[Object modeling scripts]

— START —

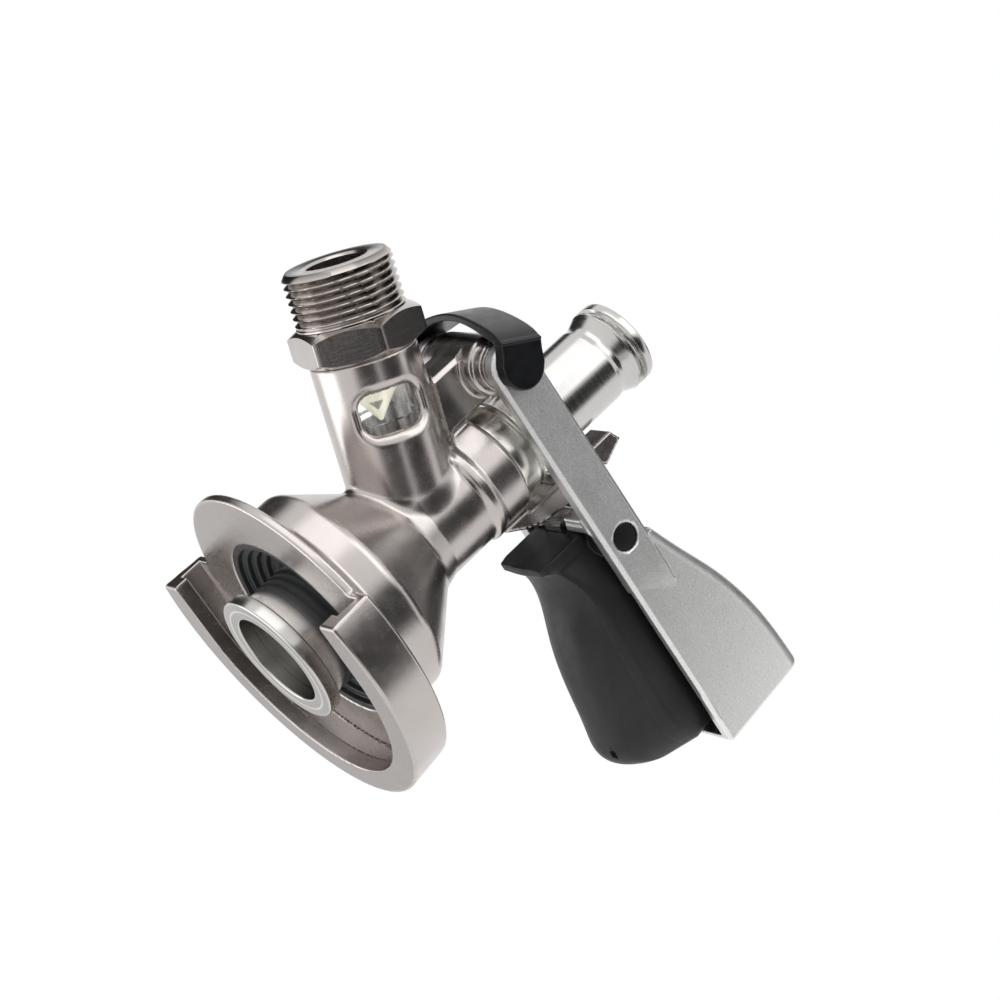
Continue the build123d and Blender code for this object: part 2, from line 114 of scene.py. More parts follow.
def addSurface(name, parts, body, nodes, material, sharp=35):
    # parts is a list of (points, quads) that each close on themselves
    allPoints, allFaces, start = [], [], 0
    for points, faces in parts:
        if surfaceVolume(points - points.mean(0), faces) < 0:
            faces = faces[:, ::-1]
        allPoints.append(points)
        allFaces.append(faces + start)
        start += len(points)
    mesh = bpy.data.meshes.new(name)
    fillMesh(mesh, np.concatenate(allPoints), np.concatenate(allFaces))
    mesh.set_sharp_from_angle(angle=math.radians(sharp))
    addPiece(name, mesh, body, nodes, material)


def roundedOutline(corners, arc=5):
    # corners are (radius, height, rounding): each is swapped for an arc that touches both of its edges
    corners = np.array(corners, float)
    spots, out = corners[:, :2], []
    for i, r in enumerate(corners[:, 2]):
        here, before, after = spots[i], spots[i - 1], spots[(i + 1) % len(spots)]
        if r == 0:
            out.append(here[None])
            continue
        u = (before - here) / np.linalg.norm(before - here)
        w = (after - here) / np.linalg.norm(after - here)
        half = math.acos(np.clip(u @ w, -1, 1)) / 2
        centre = here + (u + w) / np.linalg.norm(u + w) * r / math.sin(half)
        first, last = here + u * r / math.tan(half) - centre, here + w * r / math.tan(half) - centre
        t = np.linspace(0, 1, arc + 1)[:, None]
        ray = first * (1 - t) + last * t
        out.append(centre + r * ray / np.linalg.norm(ray, axis=1)[:, None])
    return np.concatenate(out)


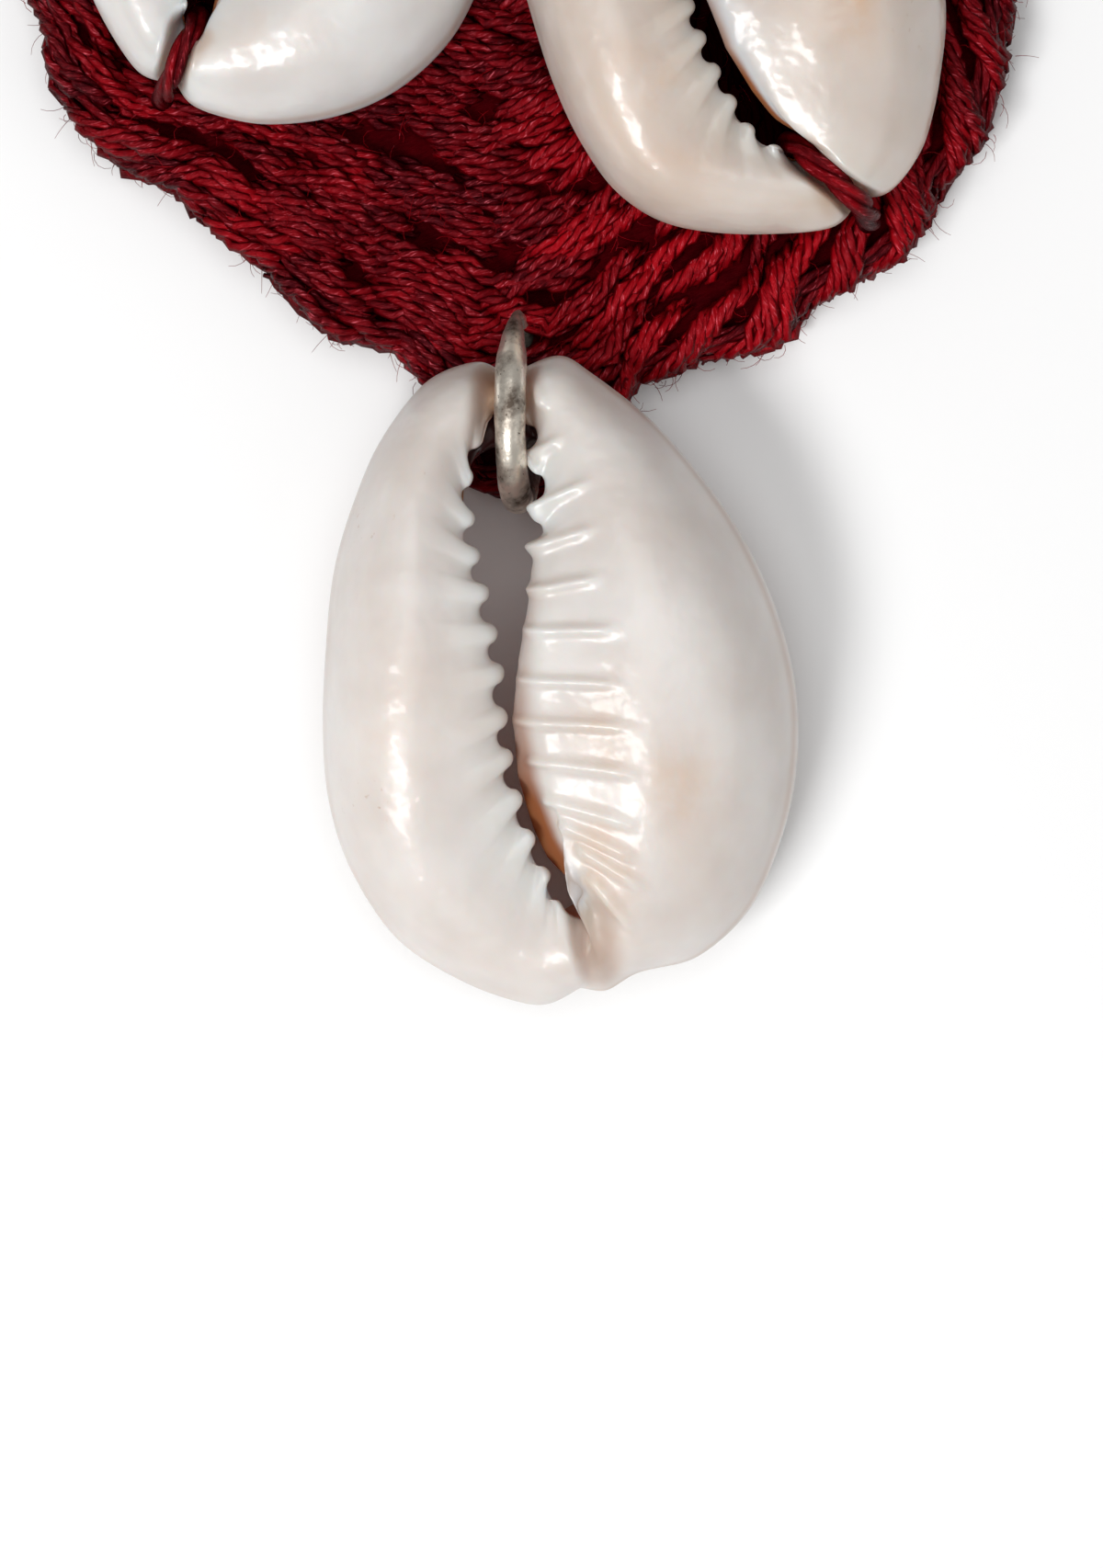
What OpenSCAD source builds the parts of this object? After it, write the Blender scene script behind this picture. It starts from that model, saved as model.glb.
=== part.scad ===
// Cowrie shell earring that lies on its flat crocheted back.
// A round medallion of plied yarn carries two cowries sewn side by side.
// A third cowrie hangs from a jump ring, and an ear wire goes through the other edge.
// Millimetres. The origin is the middle of the medallion's back face, with the hanging cowrie towards -Y.

/* [Medallion] */
// Thickness of the crochet under the sewn cowries
cloth_thickness = 2.6; // [2.2:0.1:3]
// Height of the raised outer round
edge_height = 3.2; // [2.8:0.1:3.6]
// Width of one crochet round
round_width = 2.3; // [2:0.1:2.6]

/* [Hanging cowrie] */
// Length from the narrow end to the wide end
drop_length = 22; // [21:0.25:22.5]
// Lift of the narrow end, which lies on the cloth, in degrees
drop_tilt = 6.1; // [5.9:0.1:6.3]

/* [Sewn cowries] */
// Length of the left cowrie
left_length = 16.4; // [15.5:0.1:16.6]
// Width of the left cowrie
left_width = 13.2; // [12.6:0.1:13.4]
// Length of the right cowrie
right_length = 18.7; // [18:0.1:19]
// Width of the right cowrie
right_width = 13.7; // [13:0.1:13.9]

/* [Metal] */
// Thickness of the jump ring's wire
ring_wire = 1.05; // [0.9:0.05:1.1]
// Outer diameter of the jump ring
ring_outer = 6.9; // [6.8:0.05:7]
// Thickness of the ear wire
hook_wire = 0.8; // [0.7:0.05:0.9]
// Straight length of the ear wire beside its eye
stem_length = 14; // [12:0.5:18]
// Gap across the arch, between the centres of its two legs
hook_span = 9; // [8:0.5:12]
// Straight length of the free leg, which goes through the ear
tail_length = 12; // [9:0.5:13]
// Turn of the ear wire about its eye, in degrees, so that the free leg points past the crochet
hook_turn = 35; // [33:1:45]

/* [Thread] */
// Thickness of the sewing yarn
thread_size = 0.62; // [0.5:0.02:0.64]

/* [Hidden] */

// Air left between two pieces that touch on the real thing
gap = 0.12;

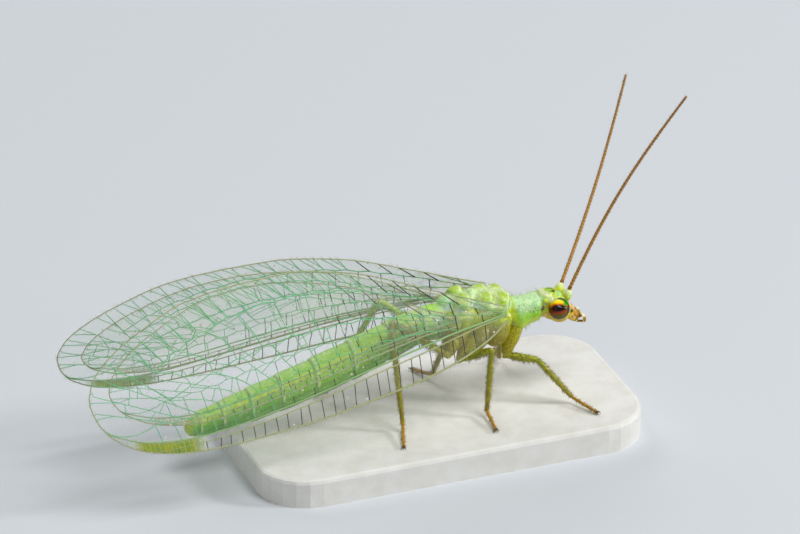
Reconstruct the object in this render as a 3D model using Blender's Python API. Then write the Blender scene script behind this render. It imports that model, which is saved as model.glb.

— END —

■ SHORT EXERCISE:
Quote the records from their first line to the line with "addPiece(name, mesh, body, nodes, material)", inclusive, without adding or dropping anything.

■ FINAL RESULT:
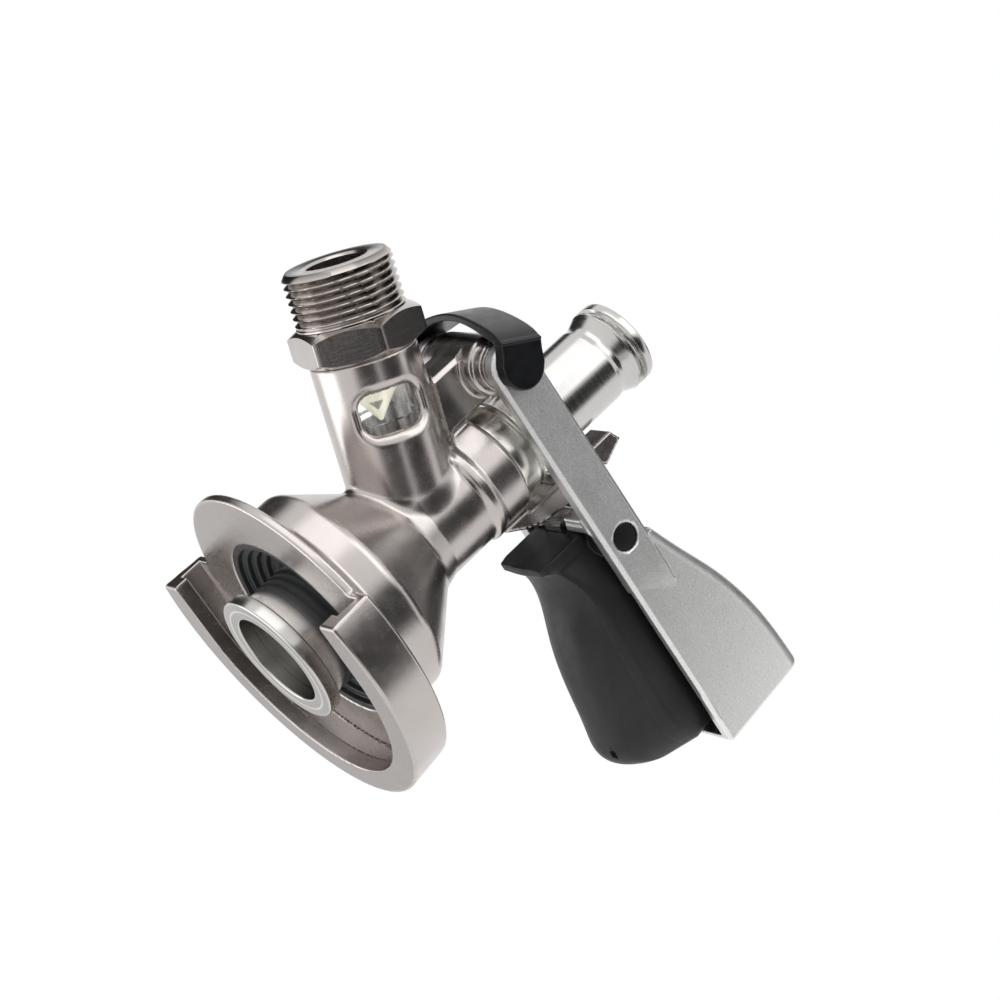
Continue the build123d and Blender code for this object: part 2, from line 114 of scene.py. More parts follow.
def addSurface(name, parts, body, nodes, material, sharp=35):
    # parts is a list of (points, quads) that each close on themselves
    allPoints, allFaces, start = [], [], 0
    for points, faces in parts:
        if surfaceVolume(points - points.mean(0), faces) < 0:
            faces = faces[:, ::-1]
        allPoints.append(points)
        allFaces.append(faces + start)
        start += len(points)
    mesh = bpy.data.meshes.new(name)
    fillMesh(mesh, np.concatenate(allPoints), np.concatenate(allFaces))
    mesh.set_sharp_from_angle(angle=math.radians(sharp))
    addPiece(name, mesh, body, nodes, material)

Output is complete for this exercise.